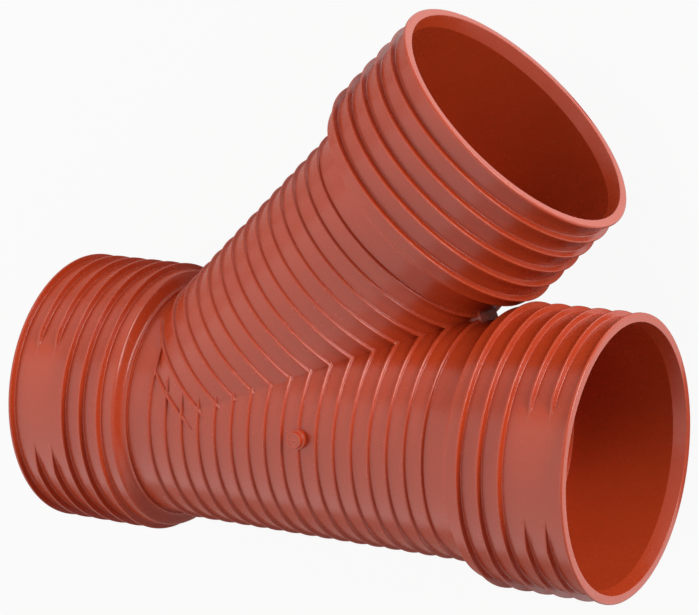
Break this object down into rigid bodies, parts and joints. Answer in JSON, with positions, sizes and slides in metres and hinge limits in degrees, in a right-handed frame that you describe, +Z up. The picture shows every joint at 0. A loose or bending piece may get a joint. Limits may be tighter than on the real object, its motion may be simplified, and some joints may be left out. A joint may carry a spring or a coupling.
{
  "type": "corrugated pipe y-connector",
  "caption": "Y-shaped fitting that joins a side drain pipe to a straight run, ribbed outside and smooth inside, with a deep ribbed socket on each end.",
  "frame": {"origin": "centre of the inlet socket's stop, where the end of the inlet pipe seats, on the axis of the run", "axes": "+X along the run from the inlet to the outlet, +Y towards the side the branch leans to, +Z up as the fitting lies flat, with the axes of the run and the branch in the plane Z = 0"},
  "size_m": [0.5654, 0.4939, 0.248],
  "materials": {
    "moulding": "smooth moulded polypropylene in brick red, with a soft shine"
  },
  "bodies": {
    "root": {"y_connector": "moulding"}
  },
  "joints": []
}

------------------------------------------------------------

Exercise description
Go through the material and select each line with the string "that" in it.

The result
Break this object down into rigid bodies, parts and joints. Answer in JSON, with positions, sizes and slides in metres and hinge limits in degrees, in a right-handed frame that you describe, +Z up. The picture shows every joint at 0. A loose or bending piece may get a joint. Limits may be tighter than on the real object, its motion may be simplified, and some joints may be left out. A joint may carry a spring or a coupling.
  "caption": "Y-shaped fitting that joins a side drain pipe to a straight run, ribbed outside and smooth inside, with a deep ribbed socket on each end.",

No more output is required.